Governing documents are incredibly difficult to draft. You want to both lock down certain aspects and leave others underspecified, so that you end up with a functional governing body that also has the flexibility to figure things out on the fly as circumstances require. You have to at least consider every corner case, every possible avenue for subverting the “will of the people”, when even figuring out what that “will” is and who the “people” are is challenging. In the PC case, it’s complicated even more by the existence of multiple deliberation/decision making bodies, the loose nature of the PyPA, the delegation of powers, and the diverse and diffuse interests.
I’ll also point out that the current state of the PEP is the result of many hours of online and in-person deliberation, notably at PyCon 2025 amongst @geofft, @willingc, the PEP authors, and others at the packaging summit, the input from the PSF Board, and other input from folks online, in-person, in public, and in private. This is also the 3rd round of DPO threads, and everyone knows how hard it is to keep up on DPO.
As others have pointed out, while this PEP is modeled on the PEP 13, it must by its nature be different. In many ways I think it’s harder to govern packaging than it is for CPython. There’s a much longer and broader tail to any changes in the packaging ecosystem, and it reaches and touches (in my subjective opinion) vastly more unrepresented users than CPython evolution does. Packaging also long tradition of being a more decentralized effort, which is both good and bad, and which both has its proponents and detractors.
And yet, one thing we can all agree on is that packaging is incredibly important to Python’s success, past, present, and future.
One thing that hasn’t been mentioned yet is why the PSF is a key partner in the future of packaging: the PSF runs and funds PyPI, and I think everyone can agree it’s the linchpin underlying nearly all packaging efforts. Clearly, any proposal that touches PyPI will have to have PSF buy-in, explicitly or implicitly, or it won’t go anywhere.

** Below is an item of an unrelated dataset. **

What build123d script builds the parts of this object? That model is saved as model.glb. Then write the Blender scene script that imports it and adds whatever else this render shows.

On to some specific replies.
I don’t think this is a practical concern. Quorum must be 3 non-abstaining members, which means the other two must explicitly abstain for the remaining 3 to pass the resolution. Even if that happens, and 2/3 of the non-abstaining members come from the same employer, and they pass a resolution that the majority of the packaging membership disagrees with, there are, IMHO, enough checks and balances in place. E.g. a vote of no-confidence can be called by the membership with a second required, or the Steering Council may call such a vote with no second required. And even if the PSC were compromised, the PSF Board can override a PSC call of no confidence. Because sitting members of the PSC are explicitly disallowed from being on the PPC, while collusion is always possible, it would take a lot more effort than I think is practical or realistic. And besides, if the PPC takes a particularly unpopular decision, the most likely outcome is that it would just get ignored. Individual project maintainers will always have autonomy over their projects, the PSF owns PyPI, and I simply don’t believe that the resulting hue and cry will ever stand.

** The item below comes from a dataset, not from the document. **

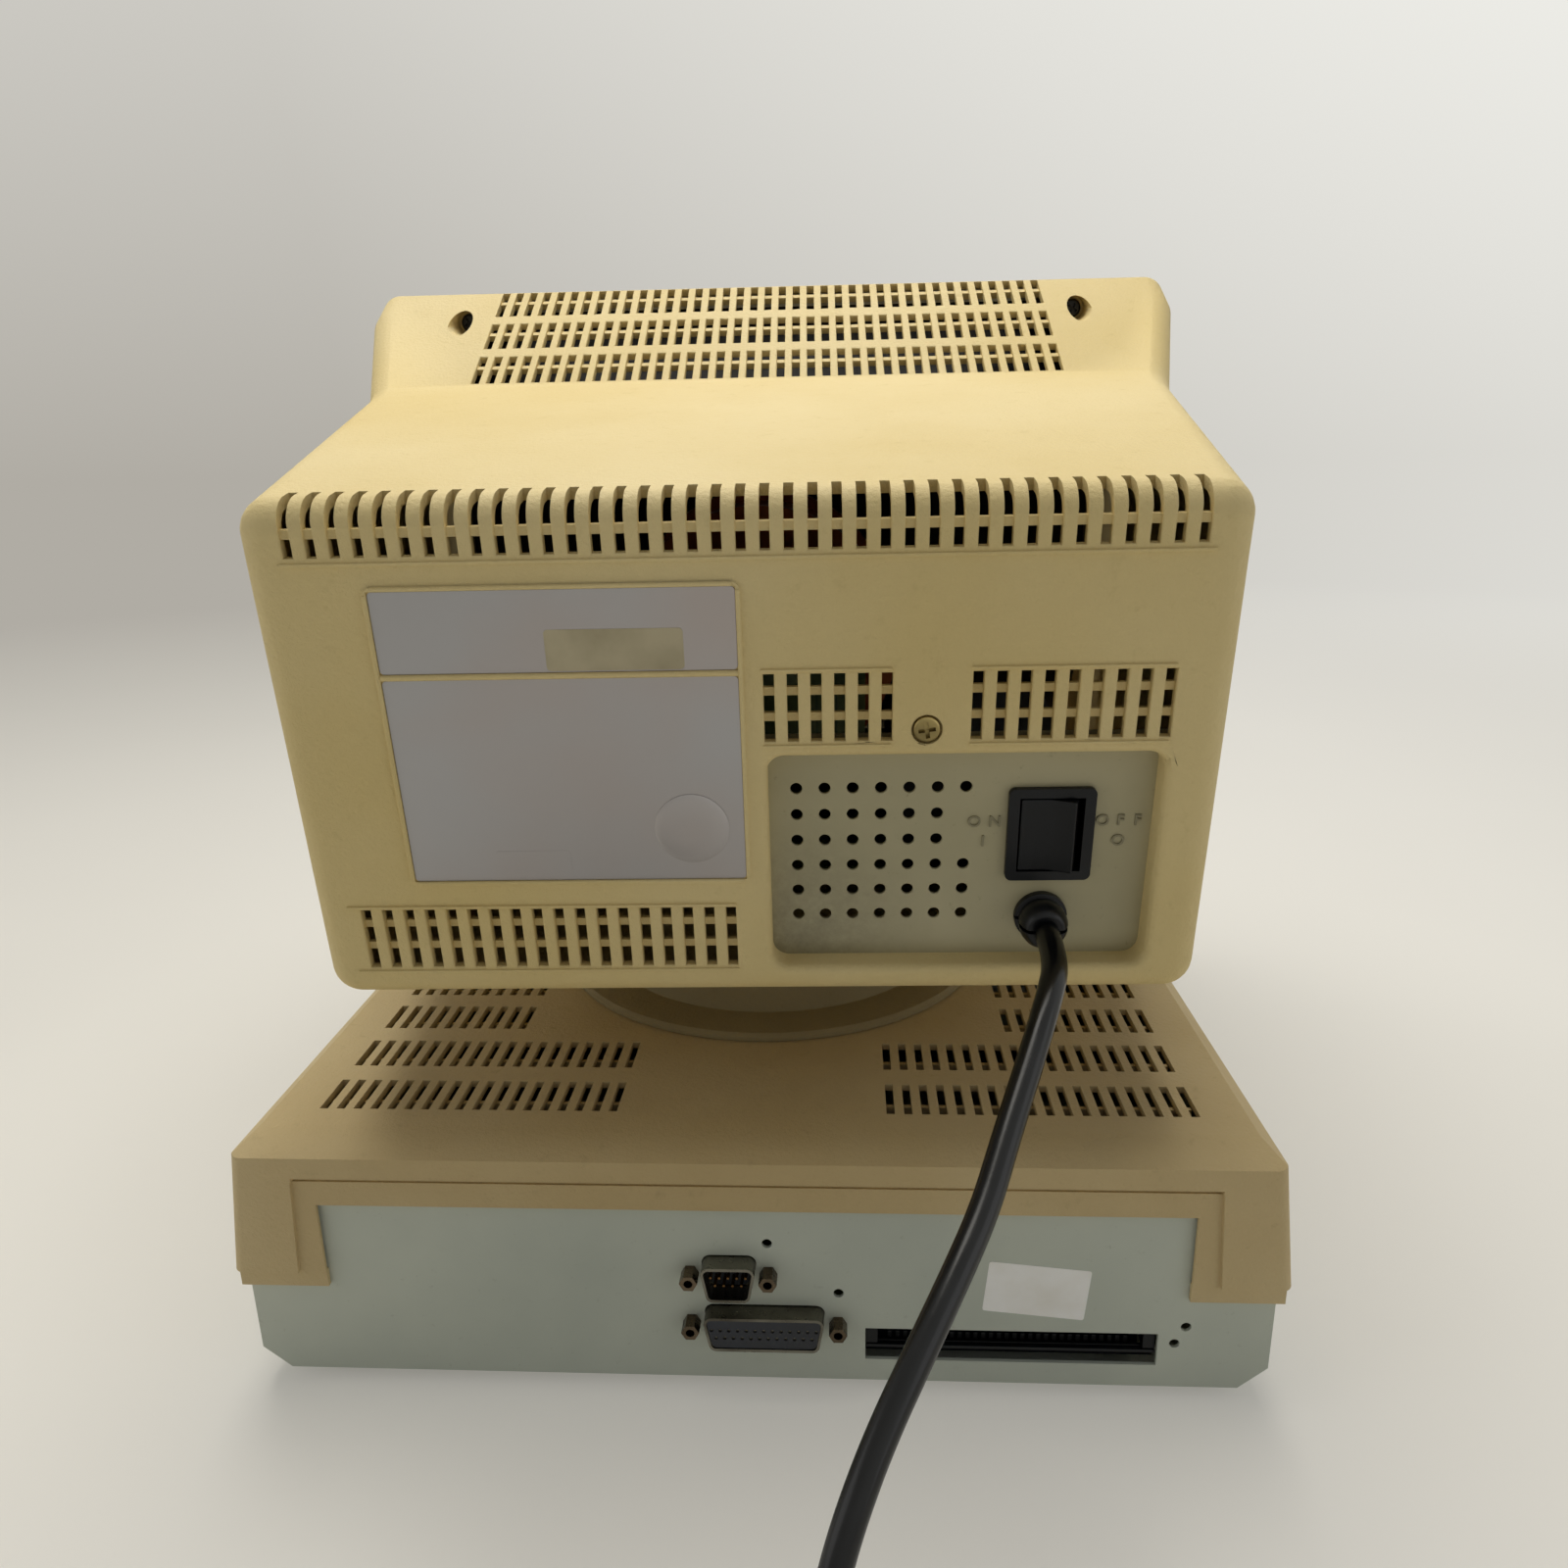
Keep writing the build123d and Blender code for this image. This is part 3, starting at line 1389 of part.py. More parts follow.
def coil_points():
    """Ends and start directions of the coil's arcs: half turns inward, two quarter turns that climb,
    then quarter turns outward on the upper layer."""
    start, heading, right, first = coil_frame()
    pitch = cord_diameter + coil_gap
    arcs = []
    place = first
    out = right * -1
    ahead = heading
    radius = coil_outer_radius
    for _ in range(coil_turns_down * 2):
        arcs.append((place, place - out * radius * 2, ahead))
        place = place - out * radius * 2
        out = out * -1
        ahead = ahead * -1
        radius = radius - pitch / 2
    climb = Vector(0, 0, pitch / 2)
    reach = math.sqrt(radius ** 2 + (pitch / 2) ** 2)
    centre = place - out * radius
    top = centre + ahead * reach + climb
    arcs.append((place, top, ahead))
    landing = centre - out * radius + climb * 2
    arcs.append((top, landing, None))
    place = landing
    out = out * -1
    ahead = ahead * -1
    for _ in range(coil_quarters_up):
        radius = radius + pitch / 4
        centre = place - out * radius
        following = centre + ahead * radius
        arcs.append((place, following, ahead))
        place = following
        out, ahead = ahead, out * -1
    return start, first, arcs, place, ahead


def make_cord_coil():
    """The coil of the cord's unseen length, two layers deep, with its least gap and its length."""
    start, first, arcs, place, ahead = coil_points()
    edges = [Edge.make_line(start, first)]
    for begin, end, tangent in arcs:
        if tangent is None:
            tangent = edges[-1] % 1
        edges.append(Edge.make_tangent_arc(begin, tangent, end))
    edges.append(Edge.make_line(place, place + ahead * coil_tail))
    path = Wire(edges)
    coil = swept(path)
    print("coil length", round(path.length, 1), "least gap", round(least_gap(path), 2),
          "volume share", round(coil.volume / (math.pi * cord_diameter ** 2 / 4 * path.length), 5))
    return one_solid(coil), path.length


def least_gap(path):
    """Least clear distance between turns, measured on points along the coil."""
    count = int(path.length / (cord_diameter / 3))
    points = [path @ (number / count) for number in range(count + 1)]
    step = path.length / count
    apart = int(cord_diameter * 3 / step)
    least = path.length
    for number, point in enumerate(points):
        for other in points[number + apart:]:
            least = min(least, (point - other).length)
    return least - cord_diameter


def plug_place():
    """Place of the plug: its own x runs along the cord, away from the coil."""
    _, _, _, place, ahead = coil_points()
    return Plane(origin=place + ahead * coil_tail, x_dir=ahead, z_dir=(0, 0, 1)).location


def plug_half_height():
    """Half the plug's height, so that it lies on the desk level with the cord that enters it."""
    return route[-1][2] + foot_height + cord_diameter + coil_gap


def make_plug():
    """Moulded mains plug with its tapered strain relief."""
    body = extrude(Plane.YZ.offset(relief_length) * RectangleRounded(
        plug_width, plug_half_height() * 2, plug_round), amount=plug_length)
    body = chamfer(body.faces().sort_by(Axis.X)[0].edges(), plug_round / 2)
    relief = Pos(relief_length / 2, 0, 0) * Rot(0, quarter_turn, 0) * Cone(
        cord_diameter / 2 + sheet, relief_root_radius, relief_length)
    return one_solid(plug_place() * (body + relief))


def make_plug_pins():
    """Two flat blades and a round earth pin."""
    face = relief_length + plug_length
    pins = []
    for side in (-1, 1):
        y = side * blade_spacing / 2
        blade = block(face, face + blade_length, y - blade_thickness / 2, y + blade_thickness / 2,
                      -blade_width / 2, blade_width / 2)
        pins.append(plug_place() * blade)
    pin = Pos(face + earth_pin_length / 2, 0, -earth_pin_drop) * Rot(0, quarter_turn, 0) * Cylinder(
        earth_pin_radius, earth_pin_length)
    pins.append(plug_place() * pin)
    return pins


def make_base_nodes():
    """Every node of the system unit."""
    nodes = {
        "base_cover": make_base_cover(),
        "chassis_pan": make_pan(),
        "rear_panel": make_rear_panel(),
        "base_front": make_base_front(),
        "drive_bracket": make_drive_bracket(),
        "main_board": make_main_board(),
        "option_connector": make_option_connector(),
        "printer_port": make_port(printer_port_x, printer_port_z, printer_shell_width, printer_nut_spacing,
                                  False),
        "serial_port": make_port(serial_port_x, serial_port_z, serial_shell_width, serial_nut_spacing, True),
        "power_lamp": make_power_lamp(),
        "keyboard_jack": make_keyboard_jack(),
        "speaker": make_speaker(),
        "swivel_clip": make_swivel_clip(),
    }
    for number, (x, z) in enumerate(jack_nut_places(), 1):
        nodes["jack_nut_" + str(number)] = make_jack_nut(x, z)
    number = 0
    for x in (-1, 1):
        for y in (-1, 1):
            number += 1
            nodes["foot_" + str(number)] = make_foot(x * (pan_half_width - foot_inset_side),
                                                     y * (rear_y - foot_inset_end))
    for name, side in (("a", 1), ("b", -1)):
        x = side * drive_offset
        nodes["drive_" + name] = make_drive(x)
        nodes["drive_front_" + name] = make_drive_front(x)
        nodes["drive_flap_" + name] = make_drive_flap(x)
        nodes["eject_button_" + name] = make_eject_button(x)
    return nodes


def make_stand_nodes():
    """Every node of the swivelling stand and of the cord that turns with it."""
    cord, stretch = make_power_cord()
    coil, wound = make_cord_coil()
    print("cord length", round(stretch + wound, 1))
    nodes = {
        "turntable": make_turntable(),
        "tilt_saddle": make_tilt_saddle(),
        "power_cord": cord,
        "cord_coil": coil,
        "power_plug": make_plug(),
    }
    for name, pin in zip(("blade_left", "blade_right", "earth_pin"), make_plug_pins()):
        nodes[name] = one_solid(pin)
    return nodes


def make_monitor_nodes():
    """Every node of the monitor, put in its place on the stand."""
    own = {
        "rear_cover": make_rear_cover(),
        "power_panel": make_power_panel(),
        "switch_body": make_switch_body(),
        "switch_rocker": make_rocker(),
        "cord_bushing": make_cord_bushing(),
        "monitor_bezel": make_bezel(),
        "tube_panel": make_tube_panel(),
        "tube_funnel": make_tube_funnel(),
        "tension_band": make_tension_band(),
        "deflection_yoke": make_yoke(),
        "neck_board": make_neck_board(),
        "monitor_board": make_monitor_board(),
        "transformer": make_transformer(),
        "power_supply": make_power_supply(),
    }
    for name, x in zip(("brightness_knob", "contrast_knob"), knob_places()):
        own[name] = make_knob(x)
    nodes = {name: monitor_place * shape for name, shape in own.items()}
    nodes["ball_foot"] = make_ball_foot()
    return nodes


os.makedirs("parts", exist_ok=True)
for build in (make_base_nodes, make_stand_nodes, make_monitor_nodes):
    for node, piece in build().items():
        write(node, piece)
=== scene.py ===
"""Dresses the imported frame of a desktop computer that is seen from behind, with its monitor on top.

Everything is in metres in the frame of the CAD nodes. Sizes in the classes are in millimetres, and
the monitor's own pieces are drawn in the monitor's frame: y is 0 on its rear face and z is level
with the middle of the picture.
"""
import logging
import math
from dataclasses import dataclass
from enum import Enum
from typing import Callable, Optional, Sequence, Union

import bpy
from mathutils import Matrix, Vector


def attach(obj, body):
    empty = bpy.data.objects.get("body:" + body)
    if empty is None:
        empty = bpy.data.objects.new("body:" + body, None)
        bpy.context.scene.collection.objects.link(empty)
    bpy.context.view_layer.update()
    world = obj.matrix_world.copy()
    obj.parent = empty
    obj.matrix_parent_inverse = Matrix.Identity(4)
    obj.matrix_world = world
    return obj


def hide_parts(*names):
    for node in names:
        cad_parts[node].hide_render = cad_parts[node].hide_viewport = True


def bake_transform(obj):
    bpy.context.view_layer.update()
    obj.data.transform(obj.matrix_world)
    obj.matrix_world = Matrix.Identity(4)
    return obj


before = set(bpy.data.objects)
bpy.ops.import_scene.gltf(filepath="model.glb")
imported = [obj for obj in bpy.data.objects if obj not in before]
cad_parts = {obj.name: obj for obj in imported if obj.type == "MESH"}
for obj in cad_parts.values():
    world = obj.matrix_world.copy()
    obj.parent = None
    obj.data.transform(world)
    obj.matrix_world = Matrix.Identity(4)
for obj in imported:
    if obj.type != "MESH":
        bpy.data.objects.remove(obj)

LOG = logging.getLogger("desk_computer")
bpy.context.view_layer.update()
MM = 0.001
UNIT = Matrix.Identity(4)

# At rest the monitor is turned a little on its stand and leans over its tilt centre. Its rear face's
# place is counted from there.
TILT_HEIGHT = 0.196
REST_TURN = math.radians(1.41)
REST_LEAN = math.radians(-7.2)
REAR_FACE = (0.0, 0.1379, 0.0268)
MONITOR = (Matrix.Translation((0.0, 0.0, TILT_HEIGHT)) @ Matrix.Rotation(REST_TURN, 4, "Z")
           @ Matrix.Rotation(REST_LEAN, 4, "X") @ Matrix.Translation(REAR_FACE))
TO_MONITOR = MONITOR.inverted()

# Corners are level with each other when they differ by less than this, in metres.
LEVEL = 0.000001
# A corner is on a line or a face when it is nearer to it than this, in millimetres.
ON_LINE = 0.05
# Corners nearer than this are one corner, in metres.
SAME_PLACE = 0.000002
# Faces that differ by less than this lie in one plane, in degrees.
FLAT = 0.5
# Edges that turn by more degrees than this are sharp.
SHARP = 40.0
# The turn that points a round piece to the rear.
TO_REAR = (-math.pi / 2, 0.0, 0.0)

Piece = bpy.types.Object
Material = bpy.types.Material
Tree = bpy.types.NodeTree
Socket = bpy.types.NodeSocket
Value = Union[float, Sequence[float], Socket]
Pair = tuple[float, float]
Triple = tuple[float, float, float]
Area = tuple[float, float, float, float]


class Body(Enum):
    """The bodies that pieces ride on."""

    BASE = "base"
    STAND = "stand"
    MONITOR = "monitor"
    ROCKER = "rocker"
    BRIGHTNESS = "brightness"
    CONTRAST = "contrast"
    FLAP_A = "flap_a"
    FLAP_B = "flap_b"
    BUTTON_A = "button_a"
    BUTTON_B = "button_b"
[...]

As someone else said, I choose to believe in the good intention of all of the people involved. This has served the PSC well so far.
This is correct.
As you and others have pointed out, we tried really really hard to make the category-based approach in earlier versions work, but we just couldn’t. Issues that were unsurmountable include the resulting number of corner cases, unrepresented stakeholders, the balance between volunteers and paid contributors, the balance between open source and commercial interests, increased opportunity to “stack the deck”, problems bootstrapping the vote, and other considerations and inequities that ultimately doomed the previous approach. I don’t have a point-by-point breakdown of all the issues that we identified, but I will say that trying to come up with a broad and equitable membership plan under the previous version was the most contentious issue, and the more we found flaws in that approach, the more the authors and other participants soured on it. I simply don’t think it can be made workable. Speaking as one of three co-authors of the PEP, I have zero motivation to go back.

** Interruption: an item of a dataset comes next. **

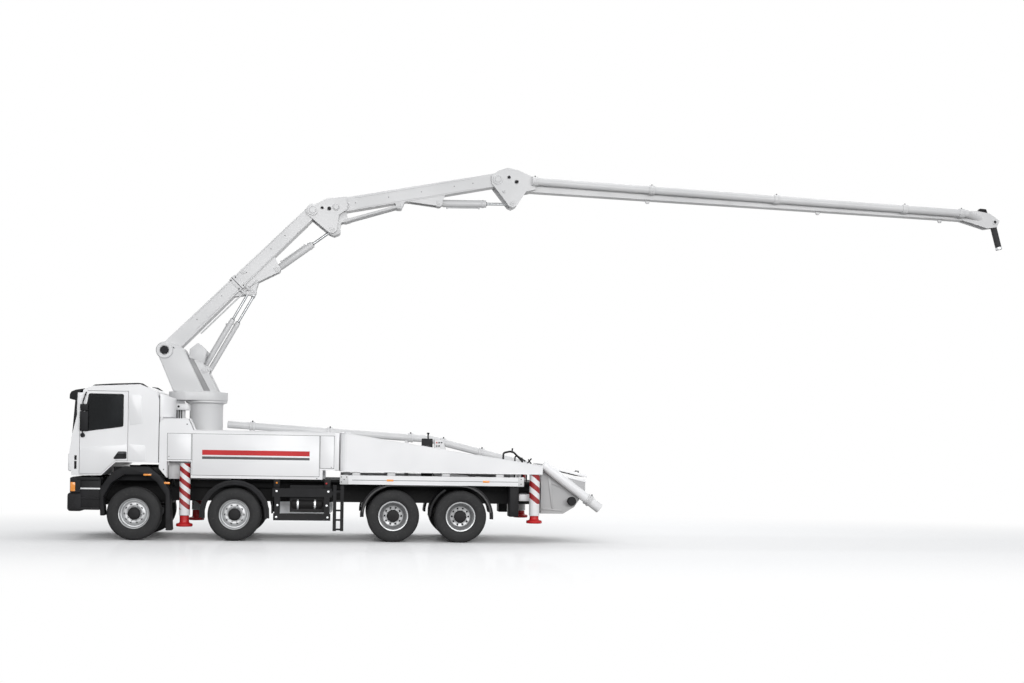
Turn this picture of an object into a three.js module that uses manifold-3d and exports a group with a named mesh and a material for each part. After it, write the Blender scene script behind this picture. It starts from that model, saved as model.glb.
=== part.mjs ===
// A truck-mounted concrete pump: four axles, a tilt cab, stowed outriggers and a three-arm boom.
// Millimetres, +Z up. The cab faces -X, and the truck's left side is at -Y.
// Inside the truck group X runs from the first axle; the exported group is centred on its own length.
import * as THREE from 'three';
import { mergeVertices } from 'three/addons/utils/BufferGeometryUtils.js';
import Module from 'manifold-3d';

const wasm = await Module();
wasm.setup();

// ---- driving dimensions ----
const FRONT_X = -1275; // bumper face
const HOSE_END = [18460, 6500]; // where the end hose hangs to, as X and Z
const HOSE_LENGTH = 620;
const HALF_WIDTH = 1250;
const TYRE_RADIUS = 535;
const TYRE_SEGMENTS = 16;
const AXLE_Z = TYRE_RADIUS * Math.cos(Math.PI / TYRE_SEGMENTS); // the tyres stand on a flat facet
const STEERED_AXLES = [0, 1940];
const DRIVEN_AXLES = [5080, 6440];
const KINGPIN_Y = 1010;
const STEERED_WHEEL_Y = 1095;
const TWIN_WHEEL_Y = 940;
const RAIL = { inner: 340, outer: 420, bottom: 760, top: 1040, front: -1040, rear: 8080 };
const CAB = { halfWidth: 1200, wall: 50 };
const SLEW_X = 1240;
const SIDE_INNER = 960; // inner face of the lockers and of the stowed rear outrigger arms
const SIDE_OUTER = 1240;
const FRONT_LEG = { x: 960, y: 1090, bottom: 500, top: 1530, padBottom: 275 };
const REAR_LEG = { x: 7960, y: 1090, bottom: 560, top: 1420, padBottom: 400 };
const REAR_ARM_PIVOT = { x: 4140, y: 1100 };
const LEG_RADIUS = 105;
const LEG_BORE = 62;
const PIVOT_A = [420, 3810]; // turret to first arm, as X and Z
const PIVOT_B = [3348, 6783]; // first arm to second arm
const PIVOT_C = [7196, 7578]; // second arm to third arm
const PIVOT_TIP = [18289, 7107]; // third arm to end hose
const CYLINDERS = {
  lift: { base: [1220, 3420], eye: [2135, 5075], barrel: 1200, piston: 450, radius: 85, rod: 45 },
  second: { base: [2625, 5560], eye: [3755, 6416], barrel: 920, piston: 400, radius: 75, rod: 38 },
  third: { base: [5966, 7065], eye: [7516, 7106], barrel: 1010, piston: 520, radius: 80, rod: 36 },
};
const ARM_HALF = [190, 160, 120]; // half widths of the three arms
const PIPE_RADIUS = 65;
const PIPE_Y = 328;

// ---- materials ----
const paint = (color, roughness = 0.4, metalness = 0) =>
  new THREE.MeshStandardMaterial({ color, roughness, metalness });
const WHITE = paint(0xe9e9ea);
const BOOM_GREY = paint(0xd6d7d8);
const DARK = paint(0x1b1c1e, 0.6);
const TRIM = paint(0x2c2d2f, 0.7);
const RUBBER = paint(0x18181a, 0.85);
const CHROME = paint(0xc9cbcd, 0.2, 1);
const RED = paint(0xb5121b);
const SEAT = paint(0x33343a, 0.9);

// ---- shapes ----
function solid(geometry) {
  const bare = geometry.clone();
  bare.deleteAttribute('normal');
  bare.deleteAttribute('uv');
  const merged = mergeVertices(bare, 1e-3);
  return new wasm.Manifold(new wasm.Mesh({
    numProp: 3,
    vertProperties: new Float32Array(merged.attributes.position.array),
    triVerts: new Uint32Array(merged.index.array),
  }));
}

function geometryOf(body) {
  const mesh = body.getMesh();
  const geometry = new THREE.BufferGeometry();
  geometry.setAttribute('position', new THREE.BufferAttribute(mesh.vertProperties, 3));
  geometry.setIndex(new THREE.BufferAttribute(mesh.triVerts, 1));
  geometry.computeVertexNormals();
  return geometry;
}

const union = (...bodies) => bodies.flat().reduce((whole, body) => whole.add(body));

function box(x0, x1, y0, y1, z0, z1) {
  const geometry = new THREE.BoxGeometry(x1 - x0, y1 - y0, z1 - z0);
  return solid(geometry.translate((x0 + x1) / 2, (y0 + y1) / 2, (z0 + z1) / 2));
}

function extrude(points, depth) {
  const shape = new THREE.Shape(points.map(([a, b]) => new THREE.Vector2(a, b)));
  return new THREE.ExtrudeGeometry(shape, { depth, bevelEnabled: false });
}

// A side outline (X, Z) stretched from y0 to y1.
const sidePrism = (points, y0, y1) =>
  solid(extrude(points, y1 - y0).rotateX(Math.PI / 2).translate(0, y1, 0));

// A plan outline (X, Y) stretched from z0 to z1.
const planPrism = (points, z0, z1) => solid(extrude(points, z1 - z0).translate(0, 0, z0));

// A round bar between two points.
function bar(from, to, radius, sides = 10) {
  const a = new THREE.Vector3(...from);
  const b = new THREE.Vector3(...to);
  const geometry = new THREE.CylinderGeometry(radius, radius, a.distanceTo(b), sides);
  const turn = new THREE.Quaternion().setFromUnitVectors(
    new THREE.Vector3(0, 1, 0), b.clone().sub(a).normalize());
  geometry.applyQuaternion(turn);
  return solid(geometry.translate(...a.add(b).multiplyScalar(0.5).toArray()));
}

const crossBar = ([x, z], radius, y0, y1, sides = 12) => bar([x, y0, z], [x, y1, z], radius, sides);

// Points of an arc about (cx, cz), angles in degrees.
function arc(cx, cz, radius, from, to, steps) {
  return Array.from({ length: steps + 1 }, (_, i) => {
    const angle = THREE.MathUtils.degToRad(from + (to - from) * i / steps);
    return [cx + radius * Math.cos(angle), cz + radius * Math.sin(angle)];
  });
}

// The same plates on both sides of the centre plane.
const bothSides = (make, inner, outer) => [make(inner, outer), make(-outer, -inner)];

// The point at distance `along` from pivot `from` towards pivot `to`, raised by `up` square to that line.
function onLine(from, to, along, up = 0) {
  const [dx, dz] = [to[0] - from[0], to[1] - from[1]];
  const length = Math.hypot(dx, dz);
  return [
    from[0] + (dx * along - dz * up) / length,
    from[1] + (dz * along + dx * up) / length,
  ];
}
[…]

Is the PSF membership requirement perfect? Of course not! But I strongly believe it’s the most equitable and workable. PSF membership is open to any stakeholder who wants to participate. People choose not to join the PSF for their own personal reasons, and that’s fine, but I also firmly believe that even non-PSF members will have a significant voice in the direction and decisions of the PPC, regardless of whether they can run or serve. No one will agree with every decision, but you will be able to voice your opinion and argue your case, when done with respect for our colleagues and our community. I strongly believe this is the most democratic, inclusive, and pragmatic way to structure the voting membership.
Ideally, yes, for practical reasons. Administering elections is a lot of work. Operationally, it just makes the most sense to conduct Board and PPC elections at the same time, but keep in mind there are provisions for “off-cycle” elections, e.g. the initial council seating and vacancies, either for no-confidence results or otherwise. These should not be the norm. There are also provisions for PSF voting members to only vote in Board or PPC elections, as they choose.
This is deliberate, and relates to the flexibility mentioned above. A likely result could indeed be a PEP process as you describe, but mandating this in the governing constitution of the PPC seems to me to be handcuffing the PPC’s and PyPA’s options to hammer out a workable relationship.
The PPC derives its authority through a standing delegation from the PSC, exactly as the current packaging delegates do. That delegation of authority also means that the PSC is the ultimate technical decider, and just like any other technical Python decision, the PSC has the authority to overrule. This is more complicated than say, delegation for CPython decisions exactly because it overlaps with services like PyPI that are owned and maintained by the PSF.
Let me give an example. Say the PPC decides to give all packagers free, unlimited space on PyPI, and the PSC doesn’t veto that decision. The Board and PyPI admins would be well within their rights and responsibilities to override that decision, or just say “no”. There’s no practical way for the PPC or PSC to force the PSF or PyPI to go along with any decision that negatively impacts PyPI.
That said, the PEP authors deliberately left the PSF out of the direct decision making process because Python has an incredibly strong tradition of separating technical decision making from community, legal, fiscal, and other considerations. This is even though there are lots of cases where the relationship between the PSF and PSC is already a bit fuzzy. And yet, so far, it’s working.
I strongly believe that the relationship between the PSC and PPC as defined in the PEP will similarly work well for us, but if there is specific language that you think needs clarifying, I’m are open to suggestions.
Given that this is already a long response, I’ll leave it here, but I’ll also try to respond to select comments in the other follow ups.